Sonra bir şey oluyor

Abone Ol

Adını koyamadığın, tarif edemediğin birşey. Ne tam bir kırılma nede bir başlangıç. Ama bir uyanıyorsun ve fark ediyorsun; kelimeleri artık daha kısa kuruyorsun, insanlara eski kadar uzun cümleler anlatmıyorsun kendini. Birini anlamaya çalışmak, bir eşyayı süslemek yada bir kalabalığın içinde görünür olmak artık ağır geliyor.

Bir şey oluyor ve artık süslenmiş hayatlara inancın kalmıyor. Eşyaları sadeleştiriyorsun, odanı boşaltıyorsun, dolabından taşanları değil, içinde taşanı düzenliyorsun. Kalabalıkta değil, sessizlikten beslenmeye başlıyorsun. İnsanlara inanmayı değil, kendinde kalabilmeyi öğreniyorsun.

Artık gözün gösterişte değil, gerçeklikte. Bir sözün ardındaki çirkinliği sezdiğin için, güzelliği sessizliğin içinde arıyorsun. Sade olanı gösterişsiz olanı, abartısız olan seni daha çok büyülüyor. Çünkü fark ediyorsun, hayatın ağırlığını değil, özünü taşımak istiyorsun.

Bazen düşünürüz ne zaman değiştim diye. Bir gün, bir olay, bir cümle… hangisiydi bizi başka biri yapan? Belkide hiçbirinin tek başına gücü yoktu. Hepsi birikti, içimizde yankılandı, sonra bir sessizlikte birleşti. O sessizlik, içimizdeki en yüksek sesti. Eskiden anlamaya çalışırdık herkesi, kırılmasınlar diye sustuğumuz zamanları hatırlarsın. Bir şeylerin uğruna kendi iç sesine boğulduğun günleri. Şimdi fark ediyorsun, o sessizlikler seni büyüttü, ama bir yanımızda yordu. Artık bazı şeyleri açıklama ihtiyacı duymuyorsun. Kimseye “ neden” demiyorsun.

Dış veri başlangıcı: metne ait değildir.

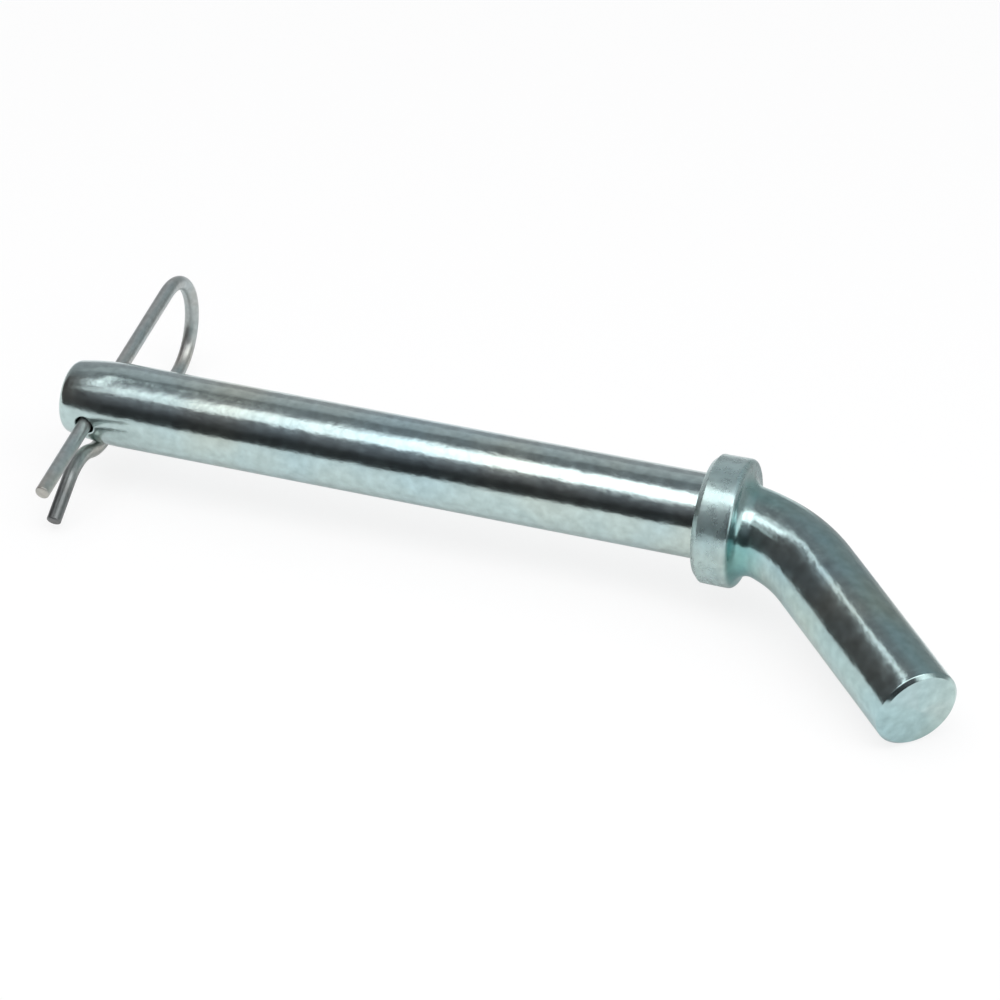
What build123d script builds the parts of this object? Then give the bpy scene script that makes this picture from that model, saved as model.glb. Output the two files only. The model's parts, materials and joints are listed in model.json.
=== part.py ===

Renkler aynı, sesler aynı, insanlar aynı ama sen artık başka yerden görüyorsun herşeyi. Sanki hayat, senden sessizce senden bir parça almış ve yerine başka bir farkındalık koymuş gibi.

Belkide değişmek, kaybetmek değil. Belkide bu, Olmak’ın en çıplak hali. çünkü artık o eski sen değilsin ve iyi ki değilsin.

Çünkü insan, bazen kendine dönüşebilmek için dünyadan uzaklaşmak zorunda kalıyor.

Olgunlaşmanın, belkide hayal kırıklığının ve en çokta sadeleşmenin iç içe geçtiği dönüşüm yollarından birini yaşıyoruz.